Cerveau rouages Une nouvelle approche en psychiatrie se développe, dénommée Research Domain Criteria. Elle repose sur le présupposé selon lequel les maladies mentales seraient des maladies du cerveau. Cette thèse réductionniste ramène la psychiatrie à une neuroscience. Les RDoC sont en principe compatibles avec le pluralisme explicatif. Cependant, le point de vue réductionniste domine et les recherches se cantonnent aux explications biologiques.

C'est ce que note Élodie Gratreau dans ses travaux sur les enjeux épistémologiques du projet des Research Domain Criteria (1) 

Le présupposé réductionniste est double, d’une part ontologique, et d’autre part explicatif, le premier entraînant le second. Des auteurs ont critiqué comme une erreur logique le passage du réductionnisme ontologique réductionnisme explicatif. Il n'y a pas vraiment d'erreur de raisonnement, car le réductionnisme implique une clôture causale du domaine considéré. Il ne peut donc y avoir d'autres types de causes prises en compte par d'autres disciplines.

Le véritable problème vient du déni de l’existence d’un niveau psycho-cognitif chez Homme pouvant jouer un rôle dans les troubles mentaux. Si le support neurobiologique est d’évidence nécessaire, il n'est pas démontré à ce jour qu'il soit suffisant pour expliquer les conduites humaines. L'existence d'un niveau psycho-cognitif et représentationnel est plus probable que l'hypothèse inverse (2). 

Les explications des Research Domain Criteria ne font référence ni à des facteurs psychosociaux, ni à l’évolution des symptômes dans le temps. Pourtant, selon leurs principes, une étiologie pourrait être environnementale. Ces recherches avancent un pluralisme explicatif et un réductionnisme tolérant de façade, mais s’en tiennent à une approche du trouble psychiatrique centrée sur les causes et médiations biologiques.

Pour Élodie Gratreau, c'est dû aux techniques que les RDoC promeuvent et qui sont dédiées au recueil de données biologiques, neurologiques, et comportementales au sens de la mesure objective, ce qui limite la portée d’un éventuel pluralisme. Cela n’est pas sans conséquence sur les soins : si le sens tel qu’il est vécu subjectivement n’importe plus, car ne s’insérant pas dans la matrice, alors l’approche thérapeutique devient centralement une affaire de remédiation cognitive et de traitements biologiques, avec un recul de l’approche psychothérapeutique.

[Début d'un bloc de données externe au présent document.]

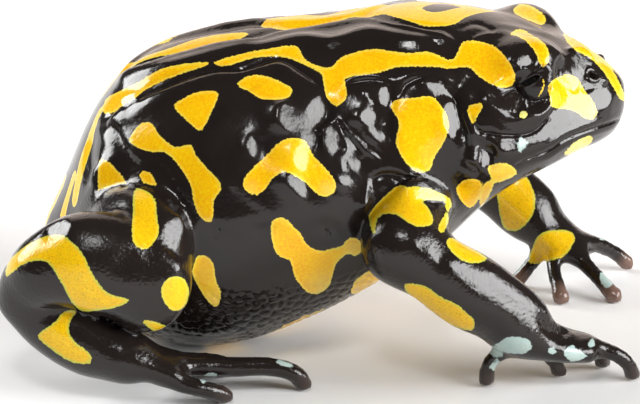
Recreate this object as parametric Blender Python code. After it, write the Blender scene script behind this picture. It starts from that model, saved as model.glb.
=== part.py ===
"""A life-size corroboree frog, standing on its arms with its hind legs folded.

The frame: +X runs from the vent to the snout, +Y to the frog's left, +Z up from the floor at zero.
All sizes here are millimetres and become metres at the end. Each part of the body is a closed
form lofted along a smooth line through a few named stations, and parted from its neighbour by a
thin gap. A station is a centre, a half width and a half height.
"""

import math

import bmesh
import bpy
import numpy as np
from mathutils import Vector

MM = 0.001

# Driving sizes
SNOUT_X = 14.38
VENT_X = -13.25
GAP = 0.3
NECK_X = 7.3
BODY_SIDES = 36
BODY_RINGS = 40
LIMB_SIDES = 16
DIGIT_SIDES = 8
CAP_RINGS = 3

# The trunk and head from the vent to the snout: x, height of the widest line, half width, top, belly
BODY_STATIONS = (
    (VENT_X, 4.7, 0.0, 4.7, 4.7),
    (-13.0, 4.75, 1.25, 5.9, 3.7),
    (-12.5, 4.9, 2.2, 7.0, 2.9),
    (-11.9, 5.3, 3.1, 8.4, 2.3),
    (-11.1, 5.9, 4.2, 10.3, 1.6),
    (-10.2, 6.4, 5.2, 11.9, 1.05),
    (-9.1, 6.8, 6.0, 13.2, 0.65),
    (-7.6, 7.2, 6.8, 14.2, 0.2),
    (-5.7, 7.6, 7.3, 14.85, -0.1),
    (-3.3, 8.0, 7.5, 15.3, 0.3),
    (-0.9, 8.4, 7.25, 15.5, 1.25),
    (1.5, 9.1, 6.8, 15.85, 2.45),
    (3.8, 9.9, 6.1, 16.25, 3.85),
    (6.0, 10.4, 5.4, 16.25, 5.3),
    (7.6, 10.8, 5.1, 16.05, 6.9),
    (9.2, 11.1, 4.9, 15.6, 8.2),
    (10.8, 11.3, 4.3, 15.0, 9.0),
    (12.1, 11.5, 3.35, 14.45, 9.6),
    (13.2, 11.7, 2.4, 13.8, 9.95),
    (13.9, 11.9, 1.55, 13.2, 10.4),
    (14.28, 12.0, 0.8, 12.7, 11.2),
    (SNOUT_X, 12.0, 0.0, 12.0, 12.0),
)

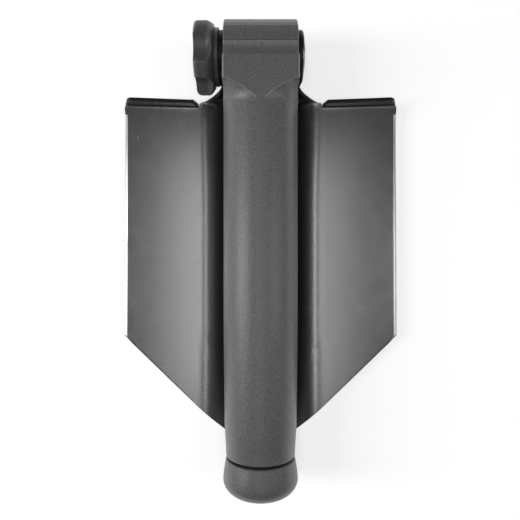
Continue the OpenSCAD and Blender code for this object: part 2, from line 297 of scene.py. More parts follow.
M = {
    "blade": material("coated_steel", (0.235, 0.235, 0.24), 0.26, 0.02, 2200.0, metal=1.0,
                      spread=0.05, scale=160.0, rough_spread=0.03),
    "ground": material("ground_edge", (0.80, 0.80, 0.80), 0.34, 0.06, 3000.0, metal=1.0,
                       scale=700.0, streak=(1.0, 0.08, 1.0)),
    # near-black cut edge of the sheet: painted shade for rims facing away from the light
    "shaded_cut_edge": material("shaded_cut_edge", (0.010, 0.010, 0.010), 0.45, 0.2, 2600.0, specular=0.25,
                         spread=0.15),
    # bright metal on the bevelled corners: worn steel, also a painted highlight along the edges
    "worn_highlit_corner": material("worn_highlit_corner", (0.62, 0.62, 0.63), 0.38, 0.1, 2600.0, metal=1.0,
                            spread=0.15, scale=500.0),
    # the grip's sharp edges turn lighter: a painted highlight along its creases
    "grip": material("grip_plastic", (0.142, 0.142, 0.143), 0.38, 0.55, 1300.0, specular=0.75,
                     spread=0.24, scale=1000.0, rough_spread=0.05, wear_and_highlight_amount=0.45,
                     wear_and_highlight_colour=(0.26, 0.26, 0.265)),
    # pale plastic for the head's corners and crease: a painted highlight
    "crease_highlight": material("crease_highlight_plastic", (0.36, 0.36, 0.365), 0.38, 0.3, 1500.0, spread=0.2),
    "pommel": material("pommel_plastic", (0.130, 0.130, 0.131), 0.40, 0.55, 1300.0,
                       specular=0.75, spread=0.24, scale=1000.0, rough_spread=0.05, wear_and_highlight_amount=0.3,
                       wear_and_highlight_colour=(0.22, 0.22, 0.225)),
    "nut": material("nut_plastic", (0.080, 0.080, 0.080), 0.38, 0.30, 1700.0, spread=0.12,
                    scale=1300.0, wear_and_highlight_amount=0.12, wear_and_highlight_colour=(0.15, 0.15, 0.15)),
    "dark_plastic": material("dark_plastic", (0.030, 0.030, 0.031), 0.45, 0.3, 1800.0,
                             spread=0.12, scale=1200.0),
    "tube": material("tube_plastic", (0.050, 0.050, 0.052), 0.36, 0.2, 2000.0, spread=0.10,
                     scale=1100.0, streak=(1.0, 0.15, 1.0)),
    "pale": material("pale_plastic", (0.52, 0.51, 0.47), 0.42, 0.15, 1500.0, spread=0.05,
                     scale=800.0),
    "rubber": material("seal_rubber", (0.014, 0.014, 0.014), 0.62, 0.2, 1600.0, spread=0.10),
    "dark_steel": material("dark_steel", (0.16, 0.16, 0.165), 0.30, 0.06, 2200.0, metal=1.0,
                           spread=0.08, scale=500.0, wear_and_highlight_amount=0.3, wear_and_highlight_colour=(0.45, 0.45, 0.46)),
    "bright_steel": material("bright_steel", (0.58, 0.58, 0.60), 0.26, 0.08, 2600.0, metal=1.0,
                             scale=600.0),
    "brass": material("brass_insert", (0.60, 0.46, 0.22), 0.28, 0.06, 2200.0, metal=1.0,
                      scale=500.0),
    "saw": material("saw_steel", (0.40, 0.405, 0.415), 0.30, 0.05, 2600.0, metal=1.0,
                    spread=0.05, scale=420.0, streak=(1.0, 0.12, 1.0)),
}
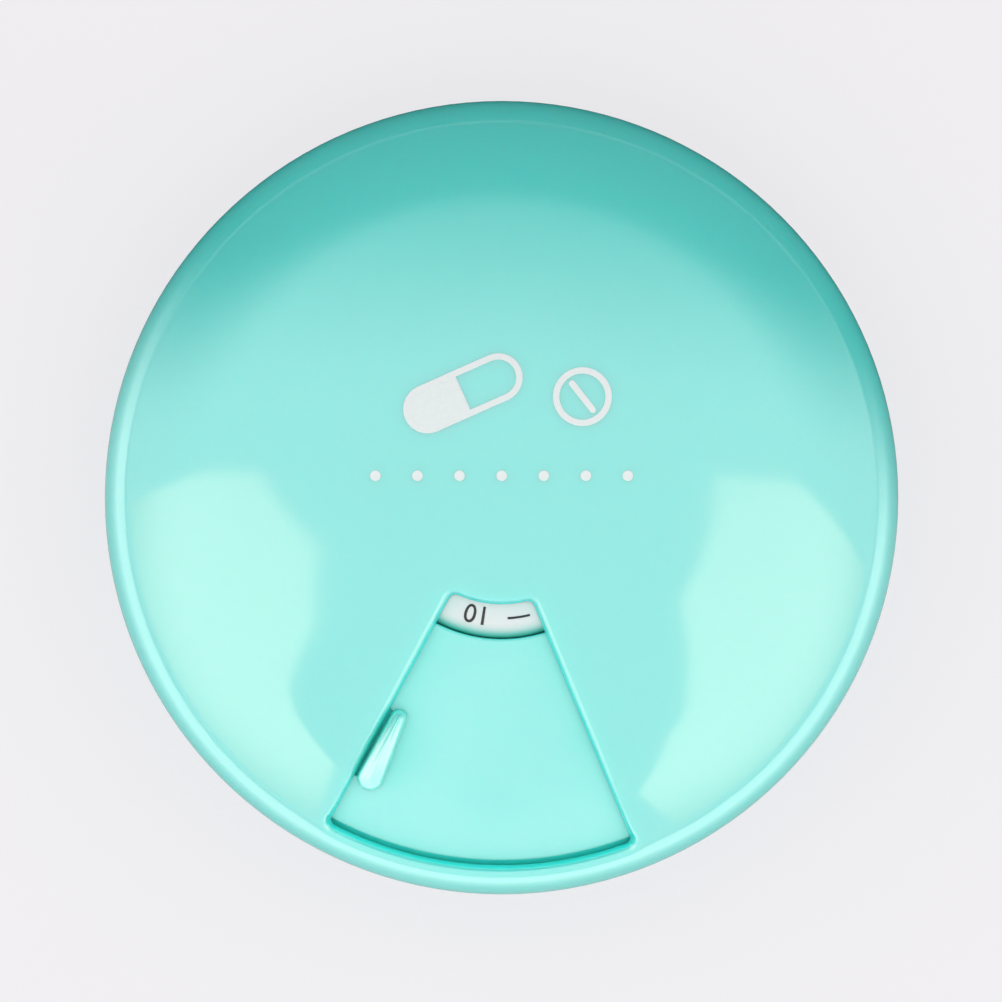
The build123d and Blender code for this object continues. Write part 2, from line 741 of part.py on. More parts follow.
def make_tray_screws():
    """Screws up through the bowl into the hub's bosses."""
    one = screw(small_shank_radius, tray_screw_length, small_head_radius, small_head_height)
    return [on_circle(tray_screw_radius, angle, tray_screw_seat) * one for angle in tray_screw_angles]


def main():
    """Write one STEP file for each piece."""
    os.makedirs("parts", exist_ok=True)
    pieces = {
        "upper_shell": make_upper_shell(),
        "fan_door": make_fan_door(),
        "inner_cover": make_inner_cover(),
        "cover_screws": Compound(children=make_cover_screws()),
        "pivot_screw": make_pivot_screw(),
        "pivot_washer": make_pivot_washer(),
        "index_spring": make_index_spring(),
        "pill_tray": make_pill_tray(),
        "tray_hub": make_tray_hub(),
        "day_ring": make_day_ring(),
        "base_shell": make_base_shell(),
        "tray_screws": Compound(children=make_tray_screws()),
    }
    for name, angle in foot_angles.items():
        pieces["foot_" + name] = make_foot(angle)
    for name, piece in pieces.items():
        export_step(piece, f"parts/{name}.step")
    print(f"door travel {door_travel:.2f} degrees, pocket 1 at front angle {pocket_front_angle:.2f}")


main()
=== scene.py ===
from math import acos, asin, atan2, cos, pi, radians, sin, sqrt

import bmesh
import bpy
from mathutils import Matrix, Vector


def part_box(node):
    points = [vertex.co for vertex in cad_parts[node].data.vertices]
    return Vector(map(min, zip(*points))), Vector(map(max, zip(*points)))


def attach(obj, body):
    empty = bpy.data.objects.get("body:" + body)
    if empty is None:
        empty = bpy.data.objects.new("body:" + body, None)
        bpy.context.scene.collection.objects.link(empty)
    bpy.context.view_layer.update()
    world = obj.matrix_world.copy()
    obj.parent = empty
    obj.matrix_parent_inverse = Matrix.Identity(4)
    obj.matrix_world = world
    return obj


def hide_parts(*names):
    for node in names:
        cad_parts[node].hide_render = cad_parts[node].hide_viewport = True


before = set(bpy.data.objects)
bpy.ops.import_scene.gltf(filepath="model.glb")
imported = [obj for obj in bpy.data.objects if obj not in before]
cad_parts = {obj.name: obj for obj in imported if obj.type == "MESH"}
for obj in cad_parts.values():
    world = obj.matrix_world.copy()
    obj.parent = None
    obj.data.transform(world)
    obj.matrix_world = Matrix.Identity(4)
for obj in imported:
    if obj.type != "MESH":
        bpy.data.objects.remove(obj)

bl_info = {
    "name": "Weekly pill organizer",
    "version": (1, 0, 0),
    "blender": (4, 5, 0),
    "location": "3D View > Sidebar > Pill box",
    "description": "Dresses the frame of a round seven-day pill box with a sliding door",
    "category": "Object",
}

MM = 0.001
WELD = MM / 500
DOME_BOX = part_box("upper_shell")
BOWL_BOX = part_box("base_shell")
RING_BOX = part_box("day_ring")

SHELL_COLUMNS = 144
RING_COLUMNS = 168
# Front angles of the four screw bosses, clear of the door's travel
BOSS_TURNS = [radians(angle) for angle in (90, 160, 230, 300)]
# Keeps the corners of a cutting bar off the columns of the piece it cuts
BAR_TURN = radians(2.6)

# Moulded finishes: colour, least and most roughness, index of refraction, grain in waves to the metre,
# its relief in metres, how much light sinks in, and how far each colour of it spreads
MOULDED = {
    "mint_gloss": ("mint", (0.07, 0.10), 1.8, 5200.0, 0.000003, 0.8, (0.15, 1.0, 0.85)),
    "mint_satin": ("door", (0.80, 0.88), 1.78, 4200.0, 0.000006, 0.8, (0.15, 1.0, 0.85)),
    # mint_dull_painted_shade: a rough, low-sheen skin, and its deeper, more saturated teal is painted shade
    # for faces that lie in recesses
    "mint_dull_painted_shade": ("deep", (0.55, 0.65), 1.2, 2600.0, 0.00001, 0.8, (0.1, 1.0, 0.85)),
    "grip_gloss": ("mint", (0.27, 0.33), 2.15, 4200.0, 0.000004, 0.8, (0.15, 1.0, 0.85)),
    "ring_white_painted_shade": ("ring", (0.30, 0.36), 1.5, 4200.0, 0.000006, 0.15, (0.8, 1.0, 1.0)),
    "tray_white": ("tray", (0.36, 0.46), 1.5, 3200.0, 0.00001, 0.1, (0.9, 1.0, 1.0)),
}
# Painted shade and bounce light: the darker mint-teal that the day ring's outer edge takes where it dips
# beside the door
RING_PAINTED_SHADE = (0.10, 0.62, 0.53)
# The painted shade starts this far inside the ring's edge and would be full this far outside it
PAINTED_SHADE_START, PAINTED_SHADE_FULL = 1.9 * MM, 0.2 * MM
# Height of the font's numerals as a share of its size
NUMERAL_SHARE = 0.72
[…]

On retrouve à peu près les mêmes principes dans ce que l’on nomme la psychiatrie « de précision ». Son ambition est de singulariser au maximum la connaissance des maladies afin d’y remédier au mieux. Cette psychiatrie veut rassembler les développements scientifiques destinés à améliorer la compréhension et le soin clinique des maladies à partir d’une prise en compte des spécificités individuelles.

L'intention semble bonne, mais se heurte au fait que toutes les conduites pathologiques étudiées par la psychiatrie ne sont pas des maladies. En vérité, le cadre de cette psychiatrie est réductionniste et elle tend à calquer la psychiatrie sur certains standards de la médecine somatique, ceux de l’Evidence Based Medicine. La psychiatrie de précision repose sur quatre grandes lignes directrices : une utilisation systématique des calculs statistiques, un appui constant sur des bases de données massives, un ancrage nécessaire dans un substrat biologique et un recours au cognitivisme.

Depuis 40 ans le réductionnisme biologisant gagne du terrain en psychiatrie. Le pluralisme est pourtant d’évidence plus pertinent. Pourquoi ne pas rapporter au neurobiologique ce qui lui revient de droit, au psycho-cognitif ce qui en dépend, et attribuer au social les effets qu'il provoque chez les humains ? Le problème n'est absolument pas la recherche biologique en psychiatrie, qui est parfaitement fondée et légitime. C'est de l'étendre inconsidérément à la psychiatrie en général. Celle-ci, tout au contraire, se doit d'agréger les divers types de recherches utiles à comprendre l'humain et la pathologie psychique.

1 Gratreau Elodie, Intrication des techniques et des enjeux épistémologiques au sein du projet des Research Domain Criteria. Cahiers François Viète, III-15 | 2023.